§ **DIRECTIVE**
Make an exact copy of all the data.

— Start of PROVIDED MATERIAL —

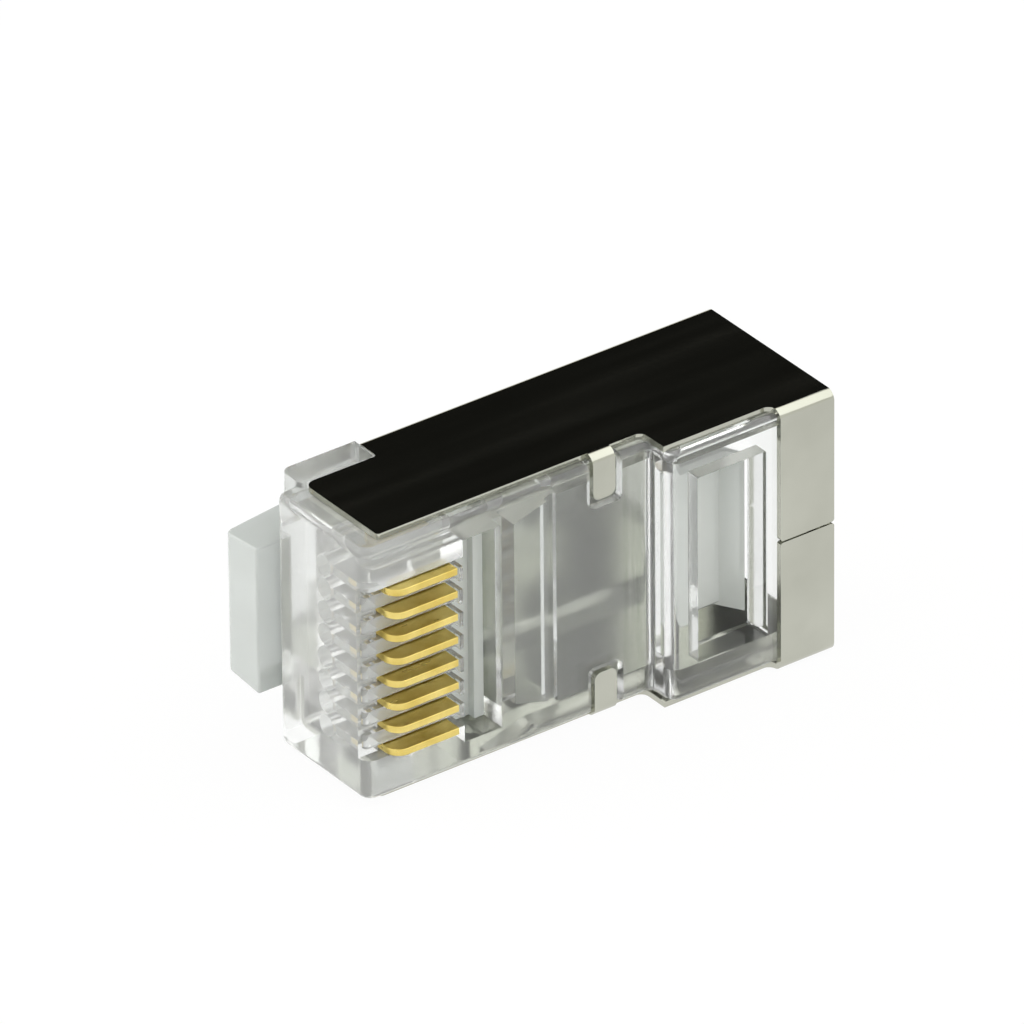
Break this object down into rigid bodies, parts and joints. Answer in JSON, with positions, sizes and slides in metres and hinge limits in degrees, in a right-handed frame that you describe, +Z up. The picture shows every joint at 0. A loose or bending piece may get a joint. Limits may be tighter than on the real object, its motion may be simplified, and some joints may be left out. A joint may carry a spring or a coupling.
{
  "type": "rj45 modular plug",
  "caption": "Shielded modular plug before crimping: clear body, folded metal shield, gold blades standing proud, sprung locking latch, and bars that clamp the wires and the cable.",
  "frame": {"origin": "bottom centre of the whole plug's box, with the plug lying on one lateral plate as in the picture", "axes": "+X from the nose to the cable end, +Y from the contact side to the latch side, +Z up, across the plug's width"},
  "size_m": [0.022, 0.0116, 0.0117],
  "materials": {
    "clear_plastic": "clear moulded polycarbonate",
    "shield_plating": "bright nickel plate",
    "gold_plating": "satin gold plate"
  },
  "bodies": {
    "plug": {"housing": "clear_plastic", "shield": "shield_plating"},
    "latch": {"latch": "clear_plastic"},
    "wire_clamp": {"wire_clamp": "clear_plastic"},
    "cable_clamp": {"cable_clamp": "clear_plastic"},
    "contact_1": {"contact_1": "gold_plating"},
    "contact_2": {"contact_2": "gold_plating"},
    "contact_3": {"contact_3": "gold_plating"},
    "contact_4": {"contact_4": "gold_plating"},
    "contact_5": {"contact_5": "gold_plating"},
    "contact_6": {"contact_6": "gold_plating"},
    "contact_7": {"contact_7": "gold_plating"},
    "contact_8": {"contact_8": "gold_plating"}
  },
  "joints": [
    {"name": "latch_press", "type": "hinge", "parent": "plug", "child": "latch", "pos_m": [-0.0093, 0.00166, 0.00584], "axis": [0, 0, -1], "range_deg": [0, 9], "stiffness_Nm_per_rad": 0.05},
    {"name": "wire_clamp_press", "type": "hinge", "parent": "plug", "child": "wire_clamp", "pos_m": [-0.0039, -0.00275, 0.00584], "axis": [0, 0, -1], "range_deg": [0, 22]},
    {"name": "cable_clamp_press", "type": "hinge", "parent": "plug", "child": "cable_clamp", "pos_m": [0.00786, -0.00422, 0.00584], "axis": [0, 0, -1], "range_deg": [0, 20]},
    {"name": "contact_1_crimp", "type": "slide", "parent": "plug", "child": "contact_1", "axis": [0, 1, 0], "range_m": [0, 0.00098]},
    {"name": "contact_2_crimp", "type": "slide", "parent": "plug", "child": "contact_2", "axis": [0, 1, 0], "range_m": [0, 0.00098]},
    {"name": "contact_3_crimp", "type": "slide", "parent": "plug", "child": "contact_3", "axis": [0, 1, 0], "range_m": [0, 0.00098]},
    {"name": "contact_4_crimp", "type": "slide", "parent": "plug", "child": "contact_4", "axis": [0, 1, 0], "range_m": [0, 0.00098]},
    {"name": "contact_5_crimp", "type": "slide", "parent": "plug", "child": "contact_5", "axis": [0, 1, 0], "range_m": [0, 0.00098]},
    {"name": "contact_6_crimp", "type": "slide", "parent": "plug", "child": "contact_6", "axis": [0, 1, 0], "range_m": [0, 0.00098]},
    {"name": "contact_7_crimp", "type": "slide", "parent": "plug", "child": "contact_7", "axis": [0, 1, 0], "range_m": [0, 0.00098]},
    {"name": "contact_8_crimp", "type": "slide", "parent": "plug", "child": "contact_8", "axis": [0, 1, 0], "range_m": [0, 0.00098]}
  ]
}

— End of PROVIDED MATERIAL —

§ **IN RESPONSE**
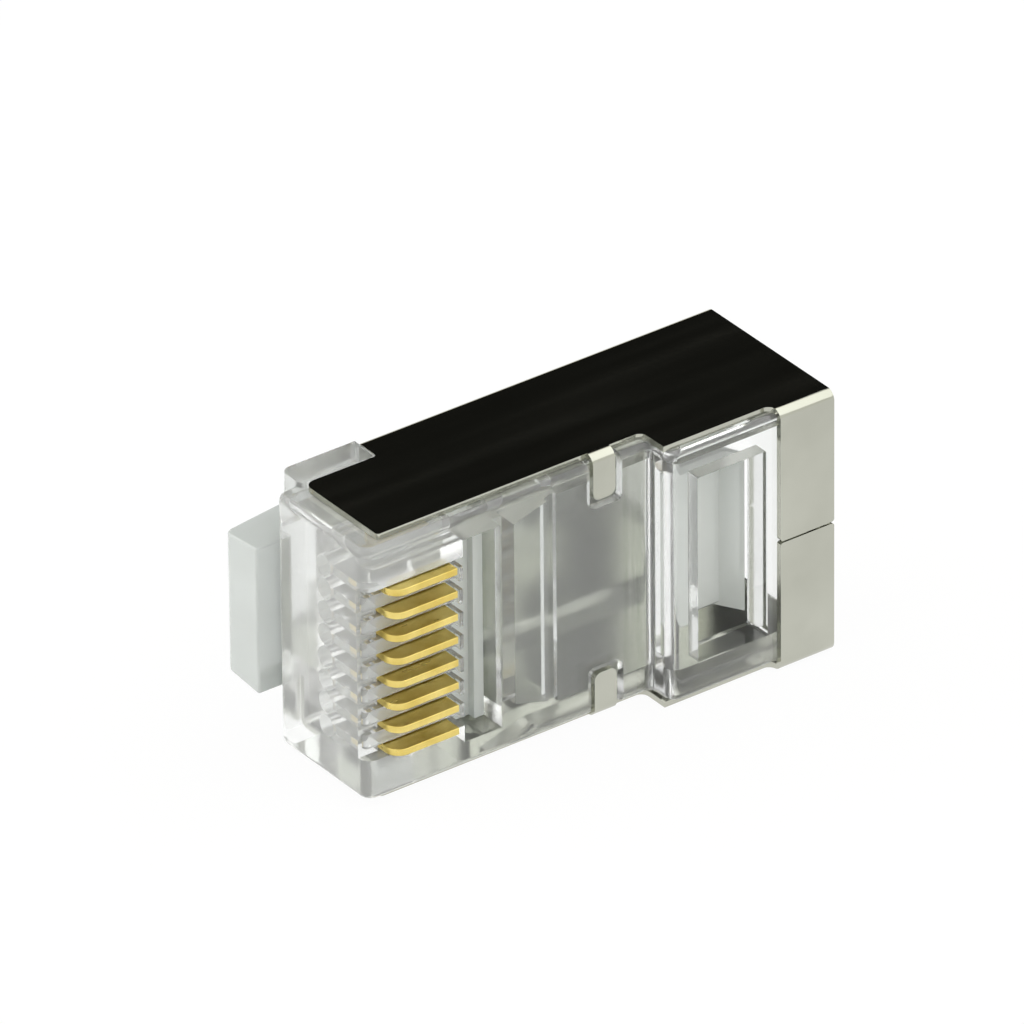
Break this object down into rigid bodies, parts and joints. Answer in JSON, with positions, sizes and slides in metres and hinge limits in degrees, in a right-handed frame that you describe, +Z up. The picture shows every joint at 0. A loose or bending piece may get a joint. Limits may be tighter than on the real object, its motion may be simplified, and some joints may be left out. A joint may carry a spring or a coupling.
{
  "type": "rj45 modular plug",
  "caption": "Shielded modular plug before crimping: clear body, folded metal shield, gold blades standing proud, sprung locking latch, and bars that clamp the wires and the cable.",
  "frame": {"origin": "bottom centre of the whole plug's box, with the plug lying on one lateral plate as in the picture", "axes": "+X from the nose to the cable end, +Y from the contact side to the latch side, +Z up, across the plug's width"},
  "size_m": [0.022, 0.0116, 0.0117],
  "materials": {
    "clear_plastic": "clear moulded polycarbonate",
    "shield_plating": "bright nickel plate",
    "gold_plating": "satin gold plate"
  },
  "bodies": {
    "plug": {"housing": "clear_plastic", "shield": "shield_plating"},
    "latch": {"latch": "clear_plastic"},
    "wire_clamp": {"wire_clamp": "clear_plastic"},
    "cable_clamp": {"cable_clamp": "clear_plastic"},
    "contact_1": {"contact_1": "gold_plating"},
    "contact_2": {"contact_2": "gold_plating"},
    "contact_3": {"contact_3": "gold_plating"},
    "contact_4": {"contact_4": "gold_plating"},
    "contact_5": {"contact_5": "gold_plating"},
    "contact_6": {"contact_6": "gold_plating"},
    "contact_7": {"contact_7": "gold_plating"},
    "contact_8": {"contact_8": "gold_plating"}
  },
  "joints": [
    {"name": "latch_press", "type": "hinge", "parent": "plug", "child": "latch", "pos_m": [-0.0093, 0.00166, 0.00584], "axis": [0, 0, -1], "range_deg": [0, 9], "stiffness_Nm_per_rad": 0.05},
    {"name": "wire_clamp_press", "type": "hinge", "parent": "plug", "child": "wire_clamp", "pos_m": [-0.0039, -0.00275, 0.00584], "axis": [0, 0, -1], "range_deg": [0, 22]},
    {"name": "cable_clamp_press", "type": "hinge", "parent": "plug", "child": "cable_clamp", "pos_m": [0.00786, -0.00422, 0.00584], "axis": [0, 0, -1], "range_deg": [0, 20]},
    {"name": "contact_1_crimp", "type": "slide", "parent": "plug", "child": "contact_1", "axis": [0, 1, 0], "range_m": [0, 0.00098]},
    {"name": "contact_2_crimp", "type": "slide", "parent": "plug", "child": "contact_2", "axis": [0, 1, 0], "range_m": [0, 0.00098]},
    {"name": "contact_3_crimp", "type": "slide", "parent": "plug", "child": "contact_3", "axis": [0, 1, 0], "range_m": [0, 0.00098]},
    {"name": "contact_4_crimp", "type": "slide", "parent": "plug", "child": "contact_4", "axis": [0, 1, 0], "range_m": [0, 0.00098]},
    {"name": "contact_5_crimp", "type": "slide", "parent": "plug", "child": "contact_5", "axis": [0, 1, 0], "range_m": [0, 0.00098]},
    {"name": "contact_6_crimp", "type": "slide", "parent": "plug", "child": "contact_6", "axis": [0, 1, 0], "range_m": [0, 0.00098]},
    {"name": "contact_7_crimp", "type": "slide", "parent": "plug", "child": "contact_7", "axis": [0, 1, 0], "range_m": [0, 0.00098]},
    {"name": "contact_8_crimp", "type": "slide", "parent": "plug", "child": "contact_8", "axis": [0, 1, 0], "range_m": [0, 0.00098]}
  ]
}